Mom 2011Today I am a daughter.

My mother would have been 80 years old today. We lost her a little under 4 years ago to the hateful and vicious disease of cancer, and I have missed her every day since. The pic to the left was taken just a few months before she left this earth.

I will not place the crown of sainthood on her head for none of us are worthy of that. However, she taught me many wonderful lessons throughout my life and on days like today, her birthday, I take the opportunity to pause and remember.

She taught me by example that your word is to be kept and your integrity is an important part of who you are. When she said she was going to do something, you could be sure she would do it. And when I had told someone I would do something, she made sure I did it.

She taught me by example the importance of honesty. I always knew that my mother would tell me the truth. I would a little hesitantly ask her if she liked my new dress or haircut because I knew if she didn’t, she’d tell me in the nicest way she could think of. But knowing that my mom would never tell me a lie was one of the most comforting things in the world to me.

She taught me by example to care for and serve others. She loved visiting the ill and home bound. She was ready on a moment’s notice when one of us kids, even all grown up, needed her. She didn’t love cooking, but she served her family a well-rounded meal every night, always had two or three dishes to take to family reunions, and spent two weeks planning and shopping for a week’s worth of food for her children and grandchildren every Thanksgiving week. She was known as the Cookie Lady at a monthly meeting she and my dad would attend. And when I grew up and had my own family, she loved going with us when we periodically worked at the soup kitchen. She truly and genuinely cared for people.

She taught me by example to value all people. She never allowed us as children to leave food wrappers on fast-food tables, drop trash on the ground, or throw litter out the car window. While others might have thought it was okay to let someone else clean up their messes, our mom insisted that we always be considerate of others.

She taught me by example that devotion to God was the highest priority on the list.
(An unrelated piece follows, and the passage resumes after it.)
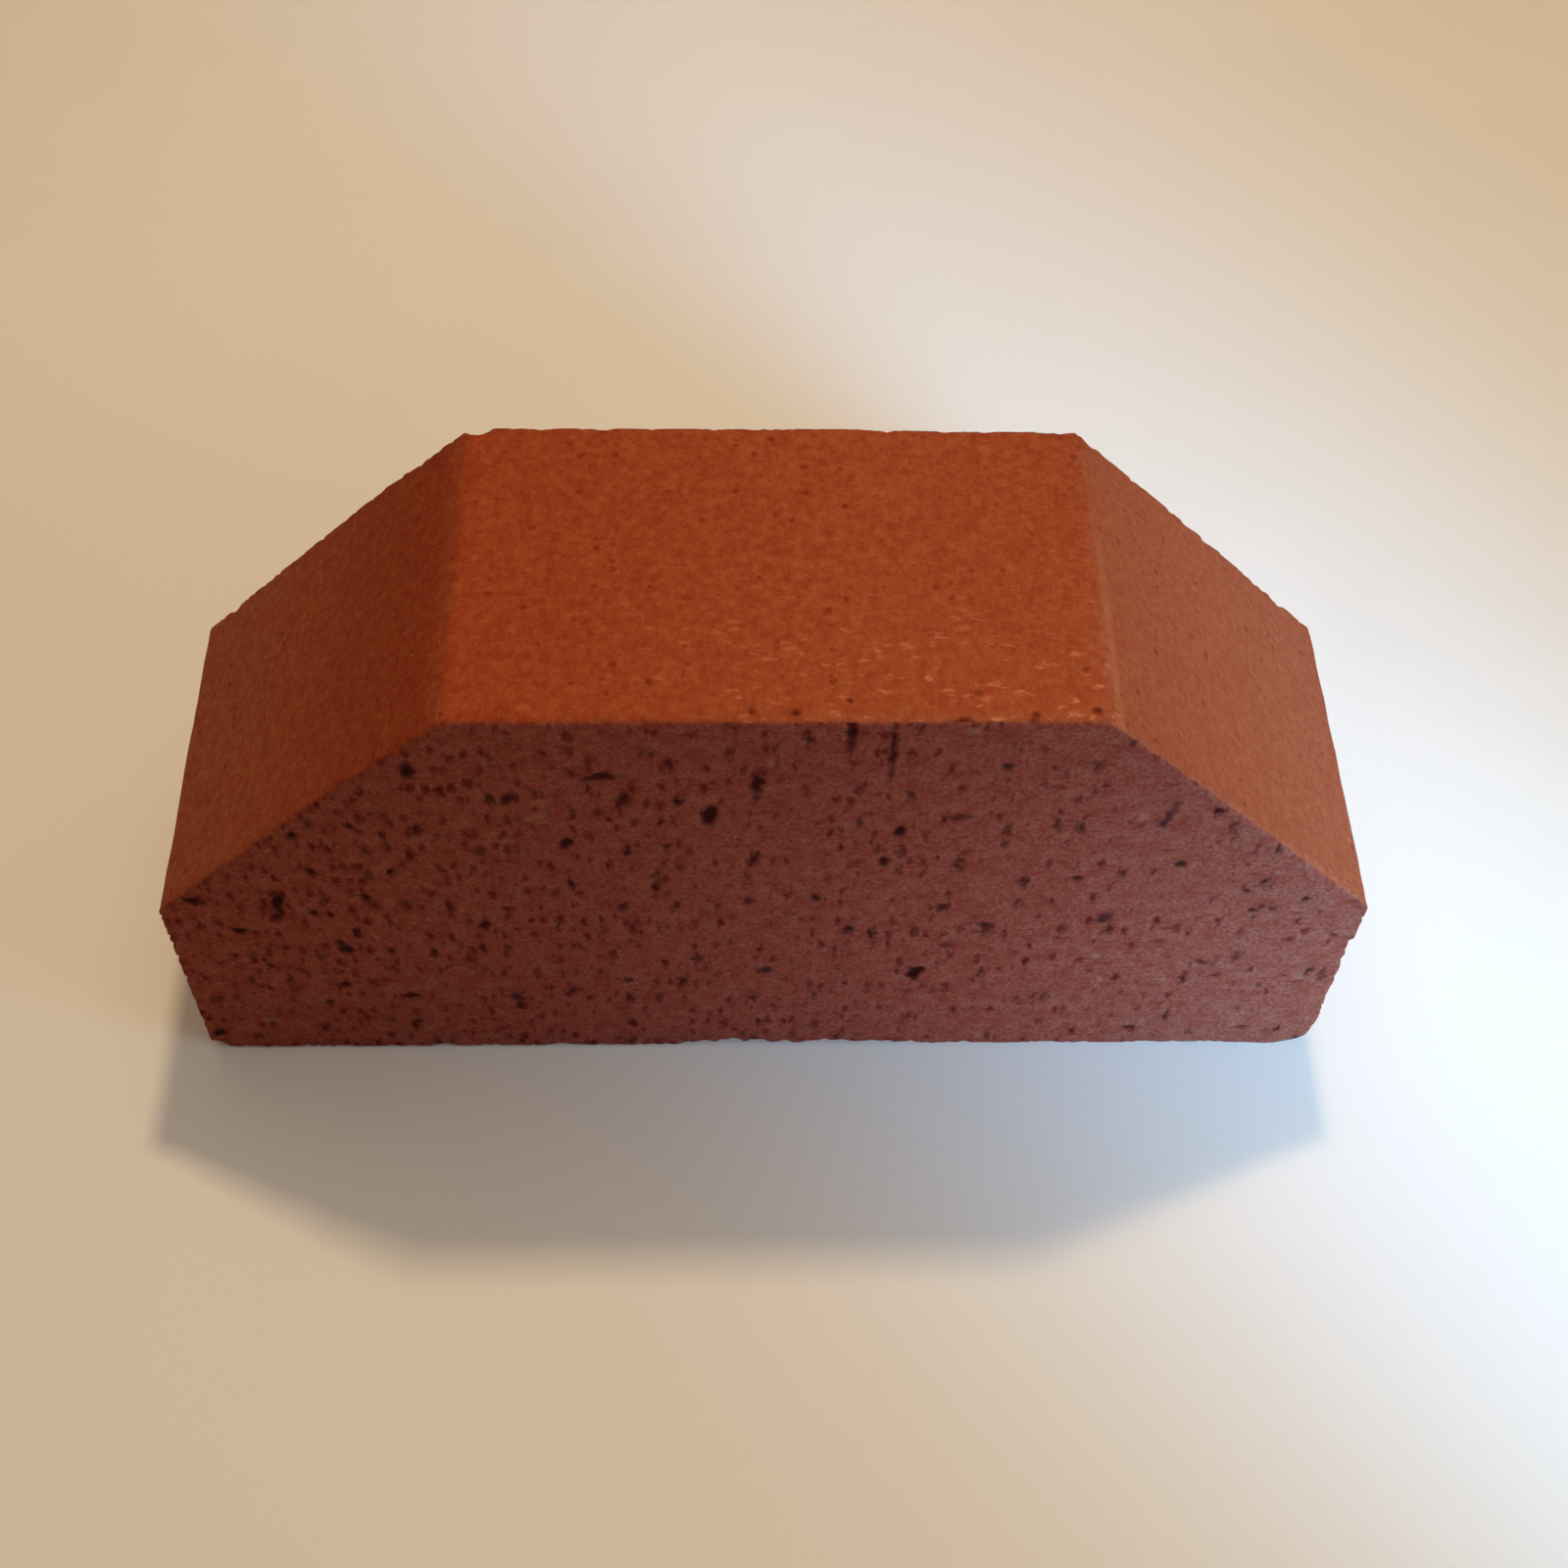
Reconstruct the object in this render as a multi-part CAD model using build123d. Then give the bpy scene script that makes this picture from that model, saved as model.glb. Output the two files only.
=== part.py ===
"""A double cant special brick, in millimetres.

One solid piece of fired clay. The column was extruded through a die that gave it its section,
with both corners of one stretcher face canted, and a wire cut it off at each course. The section
lies in XZ and the course height runs along Y, so the two cut faces look along -Y and +Y. The
brick stands on its plain stretcher face with the canted face up. The origin is the middle of the
face that it stands on, and -Y is the cut face with the broken arris.
"""

from build123d import *

import os

# The work sizes of the brick.
brick_length = 215.0
bed_width = 105.0
course_height = 65.0

# A cant starts at the quoin, on top of each plain header. Its line would meet the top a run in
# from the header, but it eases off below that, and a crisp crease stands a little further in.
header_height = 50.7
cant_run = 53.7
easing_length = 20.5
left_crease_inset = 1.9
right_crease_inset = 0.4

# Corner radii of the section.
left_foot_radius = 3.5
right_foot_radius = 9.0
quoin_radius = 2.5
crease_radius = 4.3
easing_radius = 120.0

# The soft arris between the section's skin and each cut face.
front_arris_radius = 1.3
back_arris_radius = 1.0

# A break along an arris: distance from the arris's start, bite into its first face, and bite
# into its second face. A break starts and ends a little outside the clay.
header_break = [
    (5.9, -0.3, -0.3),
    (7.7, 0.6, 1.4),
    (13.7, 0.7, 1.5),
    (14.3, 2.0, 4.2),
    (20.7, 1.3, 2.9),
    (22.2, 1.7, 3.7),
    (26.7, 1.9, 4.1),
    (32.2, 2.2, 4.6),
    (36.7, 2.0, 4.0),
    (42.2, 1.2, 2.4),
    (45.7, -0.3, -0.3),
]
foot_break = [
    (84.0, -0.3, -0.3),
    (93.0, 1.7, 1.5),
    (99.0, 2.6, 2.4),
    (103.0, 2.9, 2.6),
    (106.0, 2.0, 1.9),
    (120.0, 2.2, 1.8),
    (131.0, 1.8, 1.7),
    (146.0, -0.3, -0.3),
]
break_overrun = 3.0

# Conchoidal chips. Each is a scoop with a radius, and a bite measured from the sharp arris.
foot_chip_radius = 5.0
foot_chip_bite = 3.2
left_crease_chip_radius = 4.0
left_crease_chip_bite = 1.9
left_crease_chip_inset = 1.0
right_crease_chip_radius = 2.6
right_crease_chip_bite = 1.2
right_crease_chip_inset = 1.1
top_nick_radius = 2.4
top_nick_bite = 1.0
top_nick_inset = 9.5
quoin_nick_radius = 2.6
quoin_nick_bite = 1.3
quoin_nick_inset = 9.0
foot_nick_radius = 6.0
foot_nick_bite = 1.3
foot_nick_insets = (45.0, 68.0)

half_length = brick_length / 2
half_course = course_height / 2

left_foot = Vector(-half_length, 0, 0)
right_foot = Vector(half_length, 0, 0)
right_quoin = Vector(half_length, 0, header_height)
left_quoin = Vector(-half_length, 0, header_height)
right_meeting = Vector(half_length - cant_run, 0, bed_width)
left_meeting = Vector(cant_run - half_length, 0, bed_width)

left = Vector(-1, 0, 0)
right = Vector(1, 0, 0)
front = Vector(0, -1, 0)
back = Vector(0, 1, 0)
down = Vector(0, 0, -1)
up = Vector(0, 0, 1)
to_front = front * half_course
to_back = back * half_course


def along(start, end, distance):
    """The point that lies this far from start on the way to end."""
    return start + (end - start).normalized() * distance


right_easing = along(right_meeting, right_quoin, easing_length)
left_easing = along(left_meeting, left_quoin, easing_length)
right_crease = along(right_meeting, left_meeting, right_crease_inset)
left_crease = along(left_meeting, right_meeting, left_crease_inset)


def section():
    """The die's section as a face in XZ, with every corner rounded."""
    corners = [
        (left_foot, left_foot_radius),
        (right_foot, right_foot_radius),
        (right_quoin, quoin_radius),
        (right_easing, easing_radius),
        (right_crease, crease_radius),
        (left_crease, crease_radius),
        (left_easing, easing_radius),
        (left_quoin, quoin_radius),
    ]
    face = Face(Wire.make_polygon([corner for corner, radius in corners]))
    for corner, radius in corners:
        nearest = face.vertices().sort_by_distance(corner)[0]
        face = face.fillet_2d(radius, [nearest])
    return face


def cut_off_column():
    """One course of the column, with its arrises softened."""
    column = extrude(Pos(to_back) * section(), amount=course_height, dir=front)
    column = fillet(column.faces().sort_by(Axis.Y)[0].edges(), front_arris_radius)
    return fillet(column.faces().sort_by(Axis.Y)[-1].edges(), back_arris_radius)


def broken_arris(start, end, first_outward, second_outward, stations):
    """What broke off a square arris: a ruled loft of triangles along it.

    A bite into the first face is measured across that face, away from the second face.
    """
    rings = []
    for distance, first_bite, second_bite in stations:
        place = along(start, end, distance)
        slope = first_bite / second_bite
        tip = place + (first_outward + second_outward) * break_overrun
        on_first = (
            place
            + first_outward * break_overrun
            - second_outward * (first_bite + break_overrun * slope)
        )
        on_second = (
            place
            + second_outward * break_overrun
            - first_outward * (second_bite + break_overrun / slope)
        )
        rings.append(Wire.make_polygon([tip, on_first, on_second]))
    return Solid.make_loft(rings, ruled=True)


def scoop(place, outward, radius, bite):
    """A round chip that bites this deep into the clay at place, from outside."""
    centre = place + outward.normalized() * (radius - bite)
    return Pos(centre) * Sphere(radius)


def breaks():
    """The arrises that broke along their length."""
    return [
        broken_arris(right_quoin + to_front, right_foot + to_front, front, right, header_break),
        broken_arris(left_foot + to_front, right_foot + to_front, front, down, foot_break),
    ]


def chips():
    """The scooped chips and nicks on the arrises."""
    bites = [
        scoop(
            left_foot + to_front,
            left + down + front,
            foot_chip_radius,
            foot_chip_bite,
        ),
        scoop(
            along(left_crease, right_crease, left_crease_chip_inset) + to_back,
            up + back,
            left_crease_chip_radius,
            left_crease_chip_bite,
        ),
        scoop(
            along(right_crease, left_crease, right_crease_chip_inset) + to_back,
            up + back,
            right_crease_chip_radius,
            right_crease_chip_bite,
        ),
        scoop(
            along(right_crease, left_crease, top_nick_inset) + to_back,
            up + back,
            top_nick_radius,
            top_nick_bite,
        ),
        scoop(
            along(left_quoin, left_easing, quoin_nick_inset) + to_back,
            (left + up).normalized() + back,
            quoin_nick_radius,
            quoin_nick_bite,
        ),
    ]
    for inset in foot_nick_insets:
        bites.append(
            scoop(
                along(left_foot, right_foot, inset) + to_front,
                down + front,
                foot_nick_radius,
                foot_nick_bite,
            )
        )
    return bites


brick = cut_off_column()
for cutter in breaks() + chips():
    brick = brick - cutter

os.makedirs("parts", exist_ok=True)
export_step(brick, "parts/cant_brick.step")
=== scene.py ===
"""A double cant clay brick, lying on its plain stretcher face on a pale floor.

The brick is one closed mesh. Its section is an outline with rounded corners, carried through the
course height, with a softened arris round each cut face. Breaks, chips, wear and pits are carved
inwards from that form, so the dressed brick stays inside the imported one. Lengths are in
millimetres until a mesh, lamp or camera is made, and then in metres.
"""

import logging
import math
from dataclasses import dataclass, field
from enum import Enum

import bpy
import numpy as np
from mathutils import Matrix, Vector


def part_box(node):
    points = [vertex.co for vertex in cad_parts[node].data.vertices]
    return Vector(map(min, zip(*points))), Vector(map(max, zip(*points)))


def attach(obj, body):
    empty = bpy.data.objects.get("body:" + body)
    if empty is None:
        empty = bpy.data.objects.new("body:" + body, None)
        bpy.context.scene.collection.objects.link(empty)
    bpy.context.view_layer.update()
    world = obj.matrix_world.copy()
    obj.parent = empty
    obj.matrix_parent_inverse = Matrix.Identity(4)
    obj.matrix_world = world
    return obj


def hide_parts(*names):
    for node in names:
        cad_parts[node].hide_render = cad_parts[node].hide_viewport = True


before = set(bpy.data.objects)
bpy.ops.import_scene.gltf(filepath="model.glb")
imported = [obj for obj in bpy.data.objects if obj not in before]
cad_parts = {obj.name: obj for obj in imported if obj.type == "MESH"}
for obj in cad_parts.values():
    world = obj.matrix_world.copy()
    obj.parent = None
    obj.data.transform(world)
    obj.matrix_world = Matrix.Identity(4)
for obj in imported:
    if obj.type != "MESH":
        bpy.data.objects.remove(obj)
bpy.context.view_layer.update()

Socket = bpy.types.NodeSocket
Triple = tuple[float, float, float]
Colour = tuple[float, float, float, float]

LOG = logging.getLogger("brick")
NODE = "cant_brick"
BODY = "root"
METRES = 0.001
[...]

She struggled with many things throughout her life, but her faith stood strong.

I have done my best to teach my own children about integrity, honesty, service to others, the value of all people, and the highest priority of devotion to God. Time will tell how well I have accomplished it all. But this thing I know ~ my children have watched my example as I watched my mom’s.

I have been a mother for 27 years.

But today I am a daughter.

 

God has given us all hands ~ hands to serve. Let’s use them to serve Him well.